Reference Architecture Blueprint: Highly Resilient Caching
This architecture utilizes the Premium Tier or Azure Managed Redis (Enterprise / Flash) for maximum feature coverage and implements multiple layers of resilience for availability, durability, and disaster recovery.
1. High Availability (Intra-Region Resilience)
High availability ensures your cache remains operational during component failures within a single Azure region.
| Feature | Tier / Mechanism | Implementation Detail | Benefit | 
|---|---|---|---|
| Replication | Standard, Premium, Enterprise | Each cache instance is deployed as a Primary/Replica pair (or multiple replicas in Premium/Enterprise). | Automatic failover to replica node if primary fails, maintaining continuity. | 
| Zone Redundancy | Premium or Enterprise | Deploy nodes across multiple Azure Availability Zones within the same region. | Protects against data-center-level failures (power, cooling, network). | 
| Clustering | Premium or Enterprise | Shard data across multiple primary nodes (shards). | Allows horizontal scaling and isolates impact of single node failure. | 
2. Data Durability (Data-Loss Prevention)
Durability ensures data is not permanently lost in the event of a total cache failure.
| Feature | Tier | Implementation Detail | Benefit | 
|---|---|---|---|
| Redis Persistence | Premium / Enterprise | Configure RDB or AOF persistence to save snapshots/logs to Azure Storage Account. | Rehydrates cache data after restart; prevents cold-cache latency and data loss. | 
| Backup / Restore | All tiers | Use Import/Export to create backups to Page Blob and restore to a new cache instance. | Manual recovery or migration to new cache. | 
3. Disaster Recovery (Cross-Region Resilience)

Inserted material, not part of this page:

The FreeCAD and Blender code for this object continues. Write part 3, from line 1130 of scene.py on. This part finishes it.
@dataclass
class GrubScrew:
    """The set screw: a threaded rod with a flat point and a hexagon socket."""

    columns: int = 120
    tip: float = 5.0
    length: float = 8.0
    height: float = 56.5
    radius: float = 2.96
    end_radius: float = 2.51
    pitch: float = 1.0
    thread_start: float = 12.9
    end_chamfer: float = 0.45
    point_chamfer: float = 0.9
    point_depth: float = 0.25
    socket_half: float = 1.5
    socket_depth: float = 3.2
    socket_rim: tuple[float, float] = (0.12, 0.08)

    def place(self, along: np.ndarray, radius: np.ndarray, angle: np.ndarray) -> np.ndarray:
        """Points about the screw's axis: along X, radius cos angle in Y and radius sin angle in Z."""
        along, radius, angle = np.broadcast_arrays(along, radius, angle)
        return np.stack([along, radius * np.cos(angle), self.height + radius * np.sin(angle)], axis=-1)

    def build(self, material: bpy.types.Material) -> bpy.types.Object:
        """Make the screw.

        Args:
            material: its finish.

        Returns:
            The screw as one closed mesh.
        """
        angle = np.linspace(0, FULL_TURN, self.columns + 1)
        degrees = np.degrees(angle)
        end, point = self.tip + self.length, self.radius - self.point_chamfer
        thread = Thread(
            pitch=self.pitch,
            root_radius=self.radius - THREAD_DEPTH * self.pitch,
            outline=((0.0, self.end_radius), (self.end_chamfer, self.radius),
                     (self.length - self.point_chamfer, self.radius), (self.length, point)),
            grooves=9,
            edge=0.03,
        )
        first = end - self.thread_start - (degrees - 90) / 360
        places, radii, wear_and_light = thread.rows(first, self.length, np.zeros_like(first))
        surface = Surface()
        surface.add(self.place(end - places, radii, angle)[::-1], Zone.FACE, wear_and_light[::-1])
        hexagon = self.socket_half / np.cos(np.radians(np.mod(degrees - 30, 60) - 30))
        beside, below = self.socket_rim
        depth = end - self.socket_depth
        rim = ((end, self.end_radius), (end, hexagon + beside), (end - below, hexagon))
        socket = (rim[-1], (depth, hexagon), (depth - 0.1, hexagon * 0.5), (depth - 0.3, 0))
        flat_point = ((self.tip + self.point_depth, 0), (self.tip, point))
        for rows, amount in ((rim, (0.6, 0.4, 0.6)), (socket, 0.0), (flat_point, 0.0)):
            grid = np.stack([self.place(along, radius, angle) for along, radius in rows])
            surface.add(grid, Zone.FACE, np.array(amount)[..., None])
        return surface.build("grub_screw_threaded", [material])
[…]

Disaster recovery ensures continuity if an entire Azure region becomes unavailable.
| Feature | Tier | Implementation Detail | Benefit | 
|---|---|---|---|
| Geo-Replication | Premium (Passive) / Enterprise (Active) | Passive Geo-Replication asynchronously replicates to a secondary region; Active allows read/write access on both caches. | Provides hot or warm standby cache across regions for DR failover. | 
| Client Connection Logic | Application Layer | Implement manual or automatic failover in client code to redirect traffic to secondary cache endpoint. | Enables seamless app-level switchover during regional outages. | 
💡 Client & Application Resilience Best Practices
- Cache-Aside Pattern: The application manages the cache; on a miss, it retrieves data from the primary store (Azure SQL, Cosmos DB) and writes it back. Provides the final safety layer when Redis is unavailable.
 - Connection Resilience: Implement Retry Pattern with Exponential Backoff (e.g., StackExchange.Redis for .NET) to handle transient issues or brief failovers.

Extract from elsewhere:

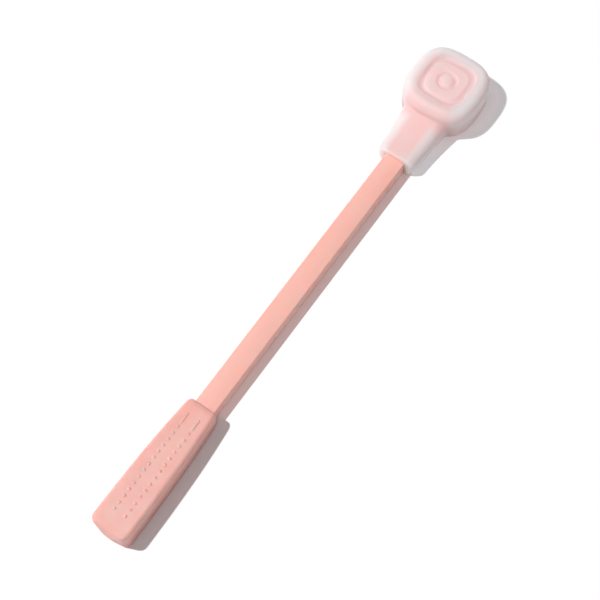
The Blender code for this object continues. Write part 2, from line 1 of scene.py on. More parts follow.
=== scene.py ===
"""Looks of the massage hammer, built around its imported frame.

Metres, +Z up. The hammer lies on its flat back with the striking face up and the head towards +X.
The grip and the head are modelled again with fine surfaces. The rod and its strip are cut into short
lengths, so that they bend. The other pieces inside keep their solids.
"""

import math

import bmesh
import bpy
from mathutils import Matrix, Vector


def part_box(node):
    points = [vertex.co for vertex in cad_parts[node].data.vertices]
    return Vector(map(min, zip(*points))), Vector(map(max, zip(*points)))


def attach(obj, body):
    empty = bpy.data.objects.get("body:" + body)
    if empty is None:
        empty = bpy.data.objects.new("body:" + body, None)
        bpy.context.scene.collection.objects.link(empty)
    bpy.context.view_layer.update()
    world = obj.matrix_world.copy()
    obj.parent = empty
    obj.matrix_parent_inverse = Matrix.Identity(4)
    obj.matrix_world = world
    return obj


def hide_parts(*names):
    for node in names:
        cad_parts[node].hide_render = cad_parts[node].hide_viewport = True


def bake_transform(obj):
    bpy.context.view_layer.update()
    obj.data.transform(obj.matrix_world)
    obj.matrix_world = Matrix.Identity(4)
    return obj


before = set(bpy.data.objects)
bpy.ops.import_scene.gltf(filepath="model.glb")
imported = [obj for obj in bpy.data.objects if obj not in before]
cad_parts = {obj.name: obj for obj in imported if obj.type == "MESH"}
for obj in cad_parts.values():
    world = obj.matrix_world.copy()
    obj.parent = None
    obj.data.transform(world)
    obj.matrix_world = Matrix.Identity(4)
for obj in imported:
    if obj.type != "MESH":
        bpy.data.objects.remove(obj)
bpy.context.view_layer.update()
GRIP_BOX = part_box("grip_sleeve")
ROD_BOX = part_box("rod_sheath")
STRIP_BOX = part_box("spring_strip")
COVER_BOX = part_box("head_cover")
CORE_BOX = (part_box("head_core_back_plate")[0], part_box("head_core_block")[1])

# Clearance between touching pieces, and how far a cutter runs past what it cuts
SEAT_GAP = 0.0003
CUT_OVERRUN = 0.001

# Grip sleeve
GRIP_TAPER_EXPONENT = 2.7
GRIP_FRONT_WIDTH = 0.0204
GRIP_FRONT_HEIGHT = 0.0186
GRIP_CORNER_RADIUS = 0.0025
GRIP_BUTT_BULGE = 0.0015
GRIP_BUTT_PLAN_RADIUS = 0.005
GRIP_FRONT_ROUND_LENGTH = 0.0042
GRIP_FRONT_SIDE_ROUNDING = 0.002
GRIP_FRONT_TOP_ROUNDING = 0.0032
GRIP_TOP_EDGE_RADIUS = 0.0028
GRIP_BACK_EDGE_RADIUS = 0.0008
GRIP_WALL = 0.0025
GRIP_BUTT_WALL = 0.0045
GRIP_CHAMBER_RADIUS = 0.0018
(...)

 - Circuit Breaker Pattern: Prevents the app from repeatedly hitting an unhealthy cache, avoids cascading failure, and falls back immediately to the primary data store.
 - Monitoring & Alerting: Use Azure Monitor for metrics like Cache Hit Ratio, Load, Connected Clients. Alert on high latency, low hit ratio, or CPU spikes for proactive scaling.
 
Simplified Flow (Cache-Aside Pattern)
- Application attempts to read data from Azure Cache for Redis.

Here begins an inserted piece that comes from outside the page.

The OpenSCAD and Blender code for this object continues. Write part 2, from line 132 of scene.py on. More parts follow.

 - Cache Hit: Data returned to application (fast path).
 - Cache Miss / Failure:
- If circuit closed → retrieve from primary data store (Azure Cosmos DB / SQL), write back to cache, return data.
 - If circuit open → skip cache, retrieve directly from primary store, handle fallback.
 
 
Summary
Combining intra-region high availability, data durability, and cross-region disaster recovery with strong client-side patterns ensures end-to-end cache resilience for mission-critical financial workloads on Azure.